"It sounds dull on paper, but it was actually kind of brilliant."
Teenage Fanclub are that bottle of tomato sauce kept in the fridge in perpetuity. Their music is an aural condiment, an indie Rosetta Stone that brings together disparate elements of rock music's recent history without really standing out as something to consume by itself. They are sublime in their anonymous-ism, that innocuous piece of furniture that somehow ties the whole house together. They played a show as part of Taronga's Twilight series, and it was a milquetoast affair enjoyed by a very, very white crowd. It sounds dull on paper, but it was actually kind of brilliant.
Teeth-shatteringly average garage act The Goon Sax opened up. It was mildly uncomfortable to sit through 40-odd minutes of three musicians out of sync, out of tune and (apparently) not giving a fuck. Yes, yes, "that's the point, dick head" or "you have no idea how much we practise". Whatever. It just wasn't great. There are some slivers of insight into the latent existential dread lurking in the heart of banal suburban life buried in their lyrics, and yes, it's admirably reflected in their equally banal songwriting, but Jesus — dig a little deeper. Find the final tiny fuck with which to give. Find the courage if that's what's needed. Find something.

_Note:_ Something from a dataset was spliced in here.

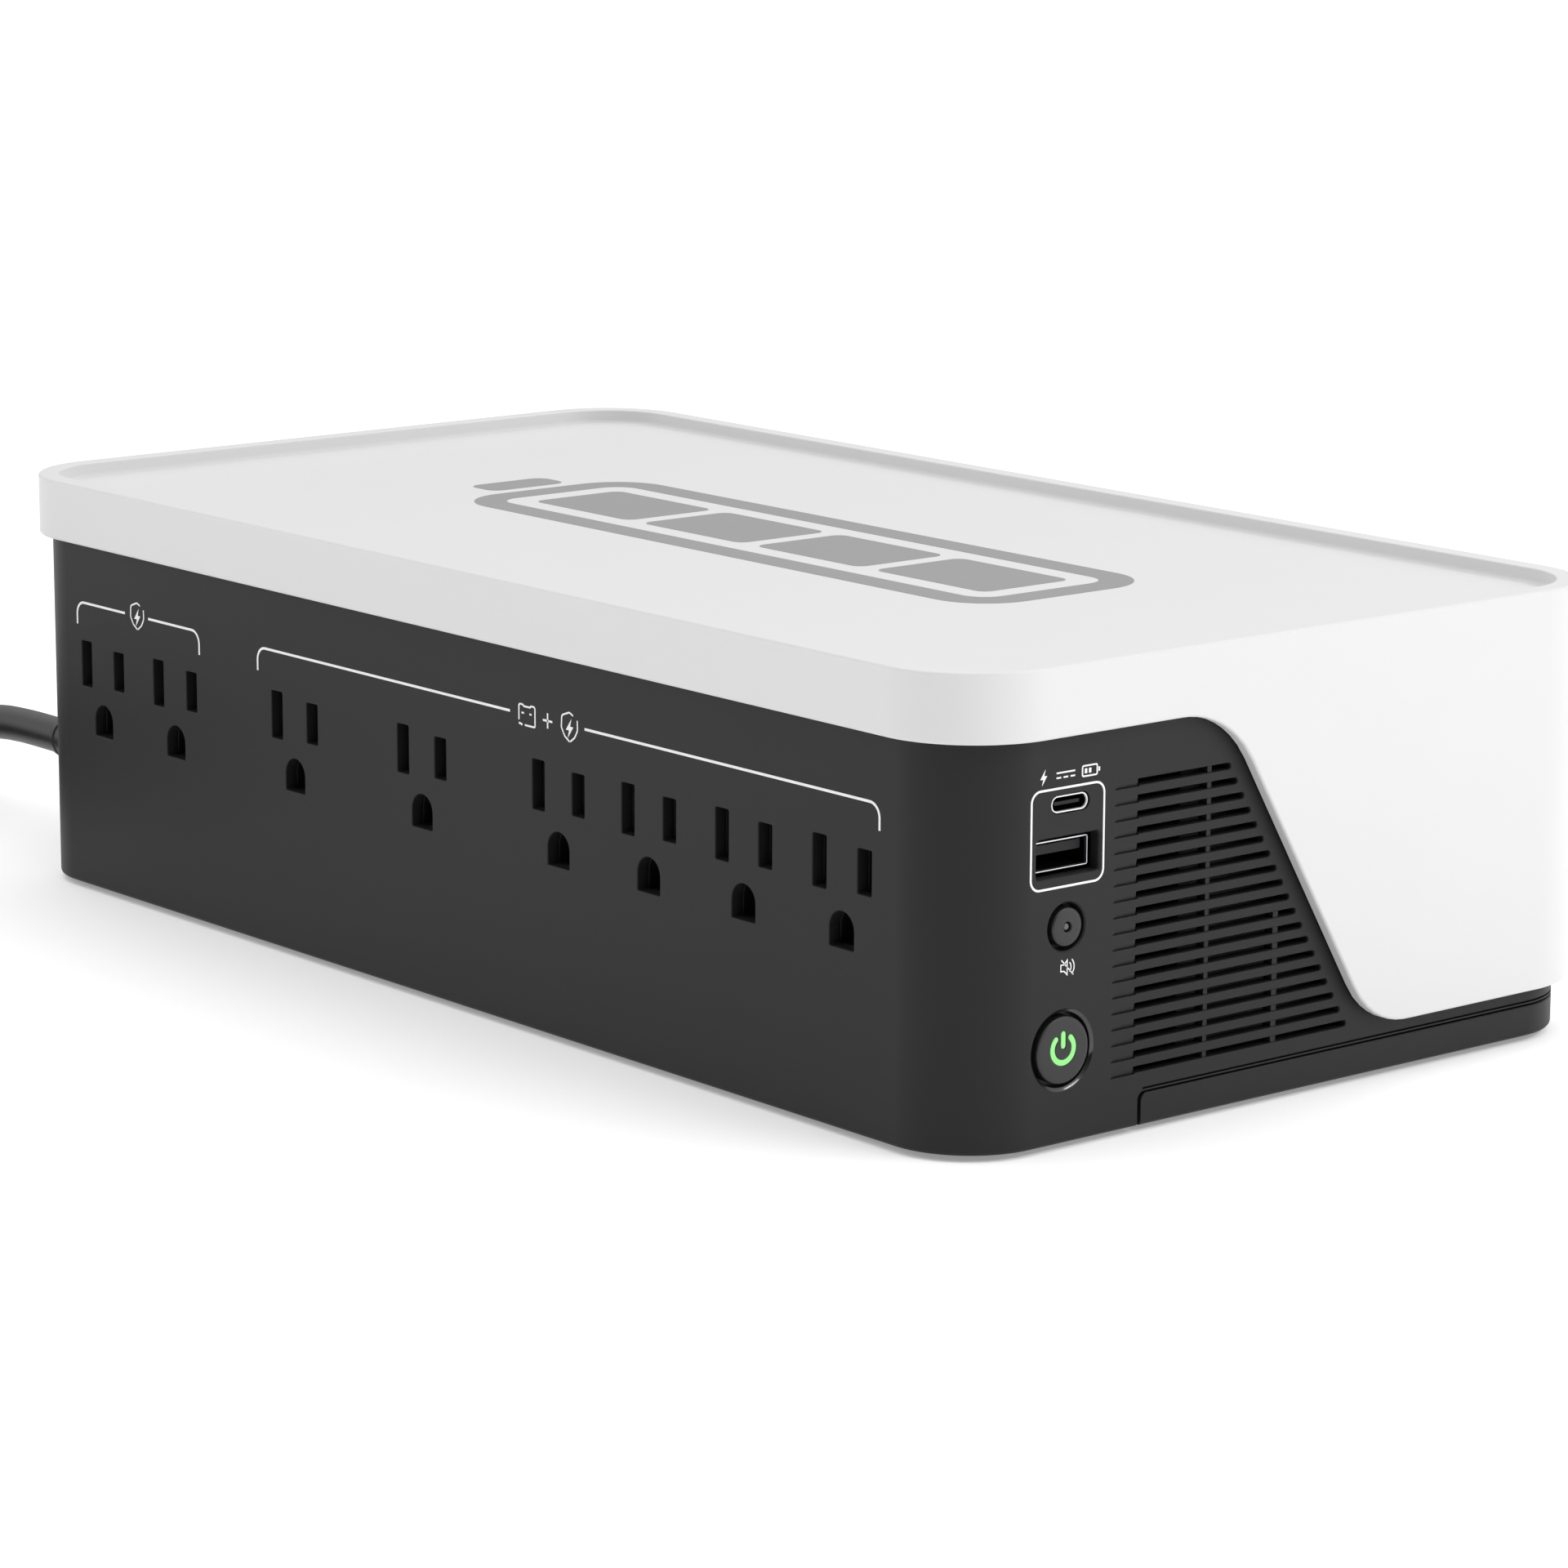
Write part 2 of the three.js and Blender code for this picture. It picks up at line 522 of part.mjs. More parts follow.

Teenage Fanclub cleaned the floor with a perfectly lovely hour-and-a-half set that flawlessly conveyed an entire career's worth of whatever their nebulous brand of soothing rock actually is. Start Again opened up, and from there they offered old and new material, from their 11th LP Here, right back to their decidedly un-Teenage Fanclub 1990 debut A Catholic Education (Everything Flows, if memory serves). They politely wandered through their entire catalogue, diligently mining subtle veins of gold that kept us warm in the cool night air, without getting pulses racing. At all.